Edin and Nelson’s findings confirm larger-scale, quantitative studies in that they indicate that black fathers are more likely than white fathers to be intensively involved with children conceived outside of marriage. But in the end, for black and white men alike, it often seems easier to start fresh with a new woman and a new baby than to repair past mistakes.
“While children usually remain with their mothers throughout childhood, men move from one household to another as relationships fail, then form,” the researchers write.
Edin and Nelson summarize past research that finds that, nationwide, 70 percent of young men who have fathered children outside of marriage manage to stay intensively involved with at least one of their offspring at any given time. It’s the result, they suggest, of “serial fatherhood.”

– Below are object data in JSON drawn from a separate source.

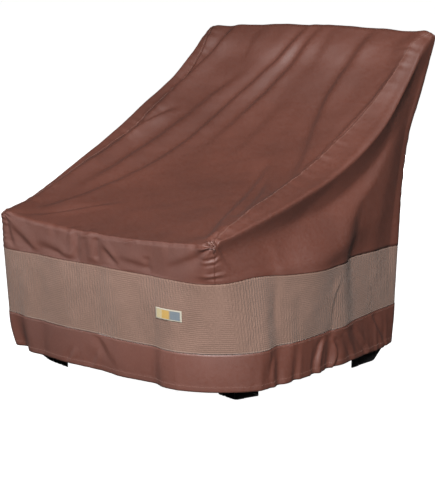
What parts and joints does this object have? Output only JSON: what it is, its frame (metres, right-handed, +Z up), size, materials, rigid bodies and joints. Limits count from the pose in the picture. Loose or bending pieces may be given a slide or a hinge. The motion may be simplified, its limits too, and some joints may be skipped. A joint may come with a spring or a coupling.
{
  "type": "patio chair cover",
  "caption": "Fitted hollow cover with a low front, a slope up to a high back, a level mesh band, a hem and buckled webbing straps at its lower corners.",
  "frame": {"origin": "underside of the cover's top edge at its middle, where the cover hangs on what it covers", "axes": "+X to the right seen from the front, +Y from the front to the rear, +Z up"},
  "size_m": [0.7743, 0.8871, 0.8572],
  "materials": {
    "brown_cloth": "tightly woven coated polyester, faint sheen",
    "tan_mesh": "ribbed mesh, matt",
    "label_cloth": "woven label in plain blocks of colour",
    "black_webbing": "flat woven webbing, matt",
    "black_plastic": "moulded plastic, slightly shiny"
  },
  "bodies": {
    "root": {"centre_panel": "brown_cloth", "side_panel_left": "brown_cloth", "side_panel_right": "brown_cloth", "mesh_band": "tan_mesh", "hem_band": "brown_cloth", "label": "label_cloth", "strap_front_left": "black_webbing", "buckle_socket_front_left": "black_plastic", "buckle_clip_front_left": "black_plastic", "strap_front_right": "black_webbing", "buckle_socket_front_right": "black_plastic", "buckle_clip_front_right": "black_plastic", "strap_rear_left": "black_webbing", "buckle_socket_rear_left": "black_plastic", "buckle_clip_rear_left": "black_plastic", "strap_rear_right": "black_webbing", "buckle_socket_rear_right": "black_plastic", "buckle_clip_rear_right": "black_plastic"}
  },
  "joints": []
}
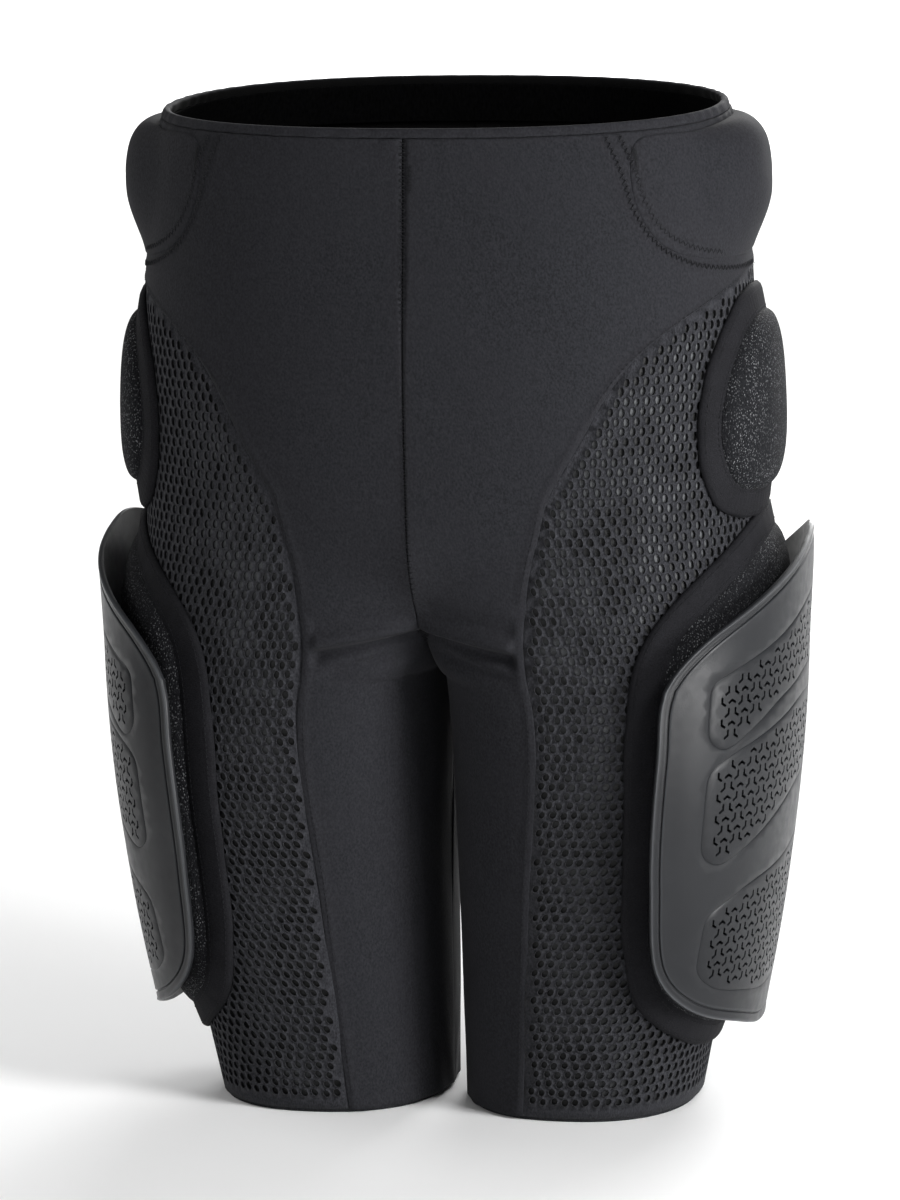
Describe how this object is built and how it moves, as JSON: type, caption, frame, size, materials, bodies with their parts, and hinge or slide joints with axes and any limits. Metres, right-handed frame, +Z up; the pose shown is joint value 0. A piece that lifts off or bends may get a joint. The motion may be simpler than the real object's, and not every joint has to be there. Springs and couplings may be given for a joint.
{
  "type": "padded impact shorts",
  "caption": "Close-fitting padded shorts in worn shape, with foam pads at hips and tailbone, perforated side panels and hard moulded thigh shells.",
  "frame": {"origin": "under the middle of the whole object, on the floor that the leg hems stand on", "axes": "+Z up from the hems to the waist, -Y towards the wearer's front, +X towards the wearer's left"},
  "size_m": [0.3878, 0.2496, 0.546],
  "materials": {
    "jersey": "matte stretch jersey",
    "mesh": "matte perforated knit",
    "lining": "fine knit with a soft sheen",
    "spacer_mesh": "spacer mesh with bright specks",
    "binding": "matte woven tape",
    "foam": "matte closed cell foam",
    "gripper": "matte elastic tape",
    "shell": "satin moulded plastic"
  },
  "bodies": {
    "root": {"left_front_panel": "jersey", "left_back_panel": "jersey", "left_side_mesh_panel": "mesh", "left_side_lining": "lining", "left_leg_hem": "gripper", "left_hip_bone_pad_foam": "foam", "left_hip_bone_pad_pocket": "jersey", "left_hip_pad_foam": "foam", "left_hip_pad_cover": "spacer_mesh", "left_hip_pad_binding": "binding", "left_thigh_pad_foam": "foam", "left_thigh_pad_cover": "spacer_mesh", "left_thigh_pad_binding": "binding", "left_thigh_shell": "shell", "right_front_panel": "jersey", "right_back_panel": "jersey", "right_side_mesh_panel": "mesh", "right_side_lining": "lining", "right_leg_hem": "gripper", "right_hip_bone_pad_foam": "foam", "right_hip_bone_pad_pocket": "jersey", "right_hip_pad_foam": "foam", "right_hip_pad_cover": "spacer_mesh", "right_hip_pad_binding": "binding", "right_thigh_pad_foam": "foam", "right_thigh_pad_cover": "spacer_mesh", "right_thigh_pad_binding": "binding", "right_thigh_shell": "shell", "waist_folded_edge": "jersey", "waist_elastic": "gripper", "waist_facing": "lining", "tailbone_pad_foam": "foam", "tailbone_pad_cover": "spacer_mesh", "tailbone_pad_binding": "binding"}
  },
  "joints": []
}
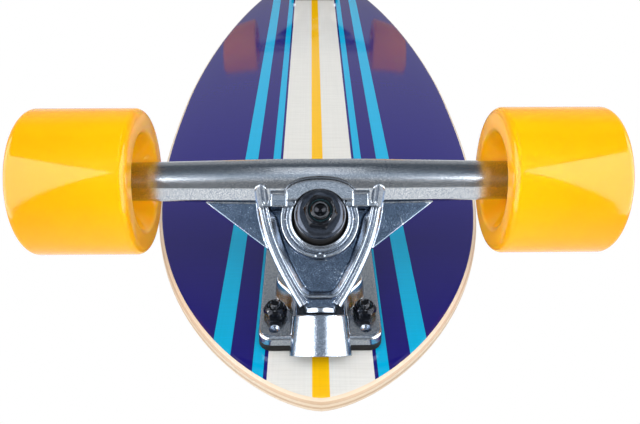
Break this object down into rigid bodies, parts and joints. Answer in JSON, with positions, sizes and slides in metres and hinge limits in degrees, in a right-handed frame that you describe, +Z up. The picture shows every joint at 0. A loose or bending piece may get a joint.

Yet children need their fathers’ love and support throughout their entire lives, not just in brief bursts. If this is to happen, Edin and Nelson suggest that nothing less than a “paradigm shift” must occur. They note that societal institutions such as the courts tend to emphasize unmarried fathers’ responsibilities without protecting their rights. Edin and Nelson propose that men might be more likely to fulfill their financial duties and even avoid serial single fatherhood, if their efforts to build relationships with their children were honored and guaranteed.
“How one might implement this approach is still unknown,” they write, “but in reading these pages, it is hard to conclude that continuing on America’s current path is the wisest course.”